Sarah: What is your source of hope?
Don: My hope comes from the conviction that God intends healing for all of creation. It just can’t be that if God loves this world, anything will be spared from healing. When I think of the Middle East as a paradigm of despair, I think of the moment when Nelson Mandela was released from prison. Who would have guessed? Surely there is a power greater than mine—thanks be to God—at work in this world that will have the ultimate healing influence. The only question is, how can we be instruments of that power?
Jamal: Gandhi always made three points. First, it is the sacred duty of every individual to have an appreciative understanding of other faiths. Second, we must have the courage to acknowledge that every religion has truths and untruths.
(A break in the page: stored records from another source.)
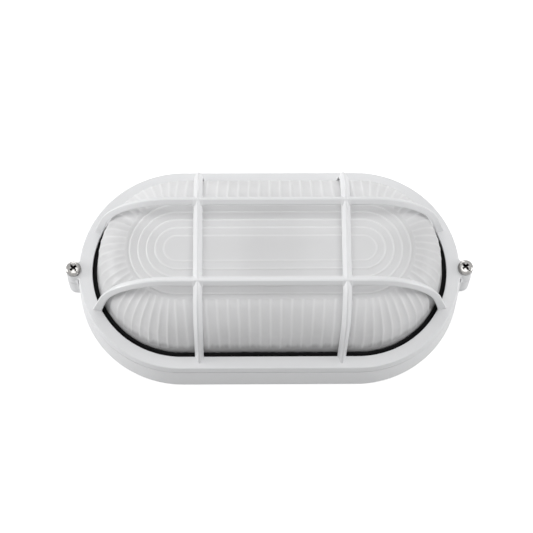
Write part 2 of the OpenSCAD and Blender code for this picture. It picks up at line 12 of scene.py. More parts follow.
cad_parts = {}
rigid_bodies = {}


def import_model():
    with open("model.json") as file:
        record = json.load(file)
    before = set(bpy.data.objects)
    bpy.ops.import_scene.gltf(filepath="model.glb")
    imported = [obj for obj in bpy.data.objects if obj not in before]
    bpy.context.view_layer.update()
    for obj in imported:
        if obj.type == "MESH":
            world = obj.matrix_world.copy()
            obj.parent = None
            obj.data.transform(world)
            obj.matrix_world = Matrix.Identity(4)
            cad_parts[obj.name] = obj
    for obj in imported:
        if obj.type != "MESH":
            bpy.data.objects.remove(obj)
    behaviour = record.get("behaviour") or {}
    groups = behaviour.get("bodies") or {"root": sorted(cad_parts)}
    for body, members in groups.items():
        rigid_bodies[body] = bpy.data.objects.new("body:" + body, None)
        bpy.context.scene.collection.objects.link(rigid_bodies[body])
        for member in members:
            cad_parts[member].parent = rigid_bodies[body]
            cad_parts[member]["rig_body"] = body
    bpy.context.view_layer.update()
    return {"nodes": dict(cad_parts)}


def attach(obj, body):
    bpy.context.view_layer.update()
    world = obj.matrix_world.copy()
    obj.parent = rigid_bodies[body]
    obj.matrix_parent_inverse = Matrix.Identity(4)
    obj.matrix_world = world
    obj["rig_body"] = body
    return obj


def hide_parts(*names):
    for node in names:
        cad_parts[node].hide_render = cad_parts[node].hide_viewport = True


bl_info = {
    "name": "Caged Wall Light",
    "version": (1, 0, 0),
    "blender": (4, 5, 0),
    "location": "View3D > Sidebar > Wall Light",
    "description": "Models the painted, glass and rubber pieces of an oval caged wall light",
    "category": "Object",
}

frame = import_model()
MM = 0.001
PLAIN = (0.8, 0.8, 0.8, 1.0)

# Sizes and places that several pieces share
SEAT_REACH = 61.85 * MM
FLANGE_REACH = 60 * MM
FLANGE_TOP = 25.8 * MM
FLANGE_LOW = 21.8 * MM
RING_INSET = 0.5 * MM
WALL_HOLE_X = 96 * MM
WALL_HOLE_R = 2.75 * MM
SCREW_HOLE_R = 2.75 * MM
ENTRY = Matrix.Translation((30 * MM, 0, 9.6 * MM)) @ Matrix.Rotation(-math.pi / 2, 4, "X")

# The fillet where a bar meets the face, and how much a long bar narrows down to its feet
FOOT_FILLET = 0.9 * MM
LONG_SLIM = 0.14

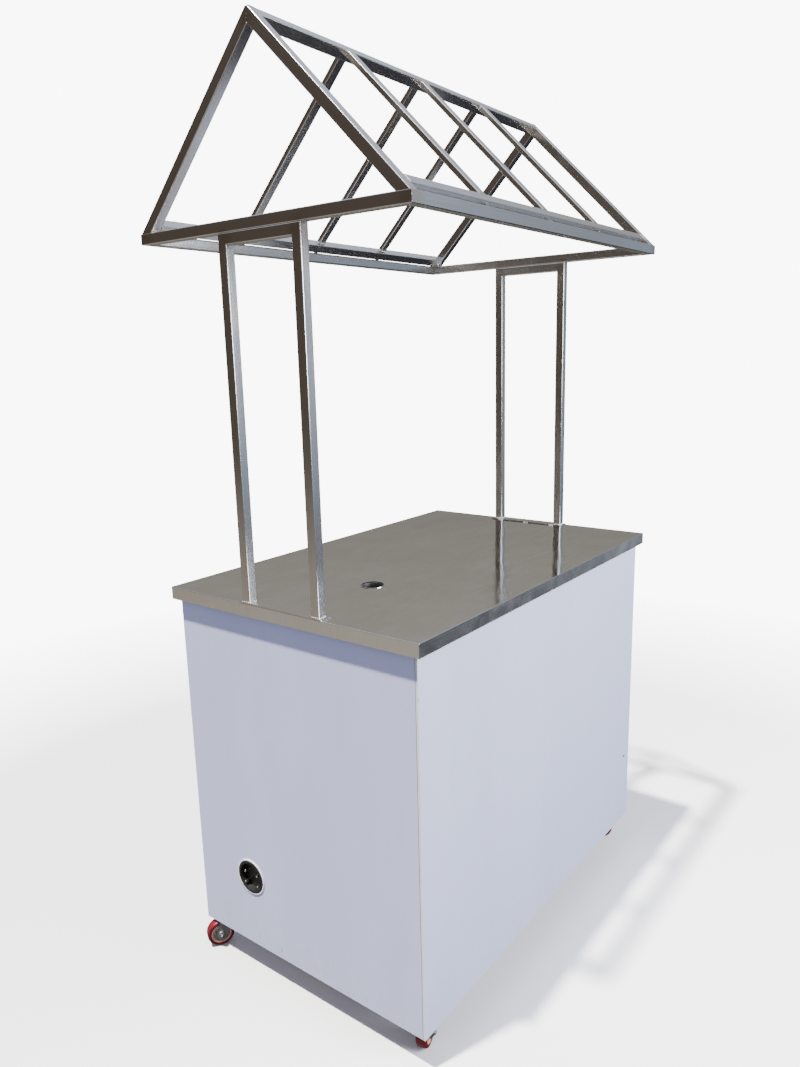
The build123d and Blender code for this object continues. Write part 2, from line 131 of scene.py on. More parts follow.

And third, if an extremist commits an act of violence, let us not criticize that person’s religion. Better, point out to this person the insights and verses of beauty from his or her own tradition. This is the way to peace. This is the way we three are modeling, and that gives me a lot of hope.
Ted: Peace is not something we get to and healing is not something we get to. There already is peace and healing, and it’s a matter of becoming available to know it.
The Hebrew word shalom essentially means wholeness and completeness. To the extent we allow ourselves to be whole, we connect with the integrity of our being and we appreciate the integrity of all beings. That wholeness breeds peace and healing.
There probably is no concept that is repeated more often in Jewish tradition than the prayer for peace. One change, which I think is crucial, is that it is no longer legitimate for any group to pray for peace for themselves without at the same time praying for peace for everyone. It’s no longer possible to imagine that there can be peace for any single group without peace for everyone.
It comes down to appreciating the oneness that absolutely interconnects all of us.